Toy Tuesday: Mod Hair Ken with Facial Hair
Here we are again. It’s Toy Tuesday. That special time of the week that occurs on Tuesday. When I feature a toy. And that’s why I call it Toy Tuesday.
But first, let me revisit with you a couple painful subjects.
(1) The Blogging Blahs and (2) Rainbow Horny Wings.
Ahem, the Blogging Blahs. I’ve had a pesky case of them for the past three months now.
I’ve lost the will to write.
Not a case of Writer’s Block, mind you.
Oh, no, no, no. Nooooo.
No performance problems here. My creative noggin is as virile as the Brawny Paper Towel guy. And I’d like to talk more about my hulking, mustached beast of a creative noggin, but now it’s on its way to hammer up some drywall. Later, nogs.
So I bring up the Blogging Blahs because these past two weeks since I introduced Toy Tuesday, you all have lifted me up with your love and enthusiasm for flashback toys!
Dare I say, I want to write again? I think so.
You all are the wind beneath my Rainbow Horny Wings!
Rainbow Horny Wings of course being my top secret toy pitch to Mattel that consisted of a hybridized winged unicorn. “Anatomically impossible!” said Mattel.
Nothing is impossible, my friends. Nothing.
So my sincere thanks for reminding me why I have this blog.
To remember things that you’ve forgotten.
And to remind the world that I invented the winged unicorn.
Today I’m reminded of a toy I don’t remember. I remember playing with it. Sooooort of. But I don’t remember where. Because I personally didn’t own this fine specimen of plastic testosterone. So whether I played with it at a friend’s house or stumbled upon it in the hepatitis box in my doctor’s waiting room, I just don’t know.
But I know I played with it. Him. I played with him. I played with Ken. Oh my, yes I did — wink, wink, hubba-hubba, if you catch my drift, which you shouldn’t even bother to catch because I lack all imagination in that department.
You might be a little disgusted when I tell you that I remember the plushy feel of his Coloforms-style punch-out facial hair.

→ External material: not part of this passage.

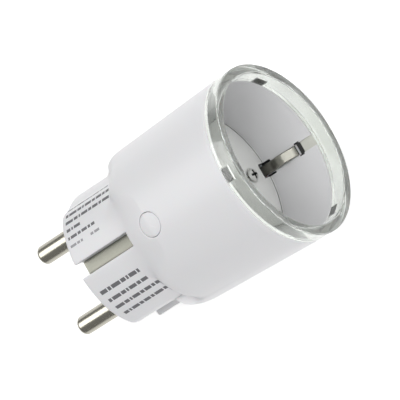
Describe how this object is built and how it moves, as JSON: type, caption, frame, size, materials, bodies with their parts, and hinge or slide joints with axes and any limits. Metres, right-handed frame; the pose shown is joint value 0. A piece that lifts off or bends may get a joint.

It wasn’t bristly. It was soft, velvety and never rough against my skin. Which was too bad since I needed it to itch my chicken pox.
And if you think those scraps of facial hair were adhered only to his upper quadrant, you must think children are made of rose petals and smell of cinnamon with nary a snotty booger stuck to their bedposts.
And then you probably also believe this is Greg Brady’s friend Phil Packer.
And not just Peter in a Mod Hair Ken mustache.
Is it getting hot in here now? Well it’s about to get hotter.
You think you know a person like Mod Hair Ken.
But you don’t ever really know anyone, do you.
Until you strip off the illusion — in this case, a polyester leisure suit — to unveil the truth.
HE HAS A DICKIE.
It’s okay, Mod Hair Ken.
A lot of men have this.
Nothing to be ashamed of.
Nothing that a couple of sideburns and a Fu Manchu patch can’t hide.
Mod Hair Ken, wherever you are, I raise my glass of Tang to you.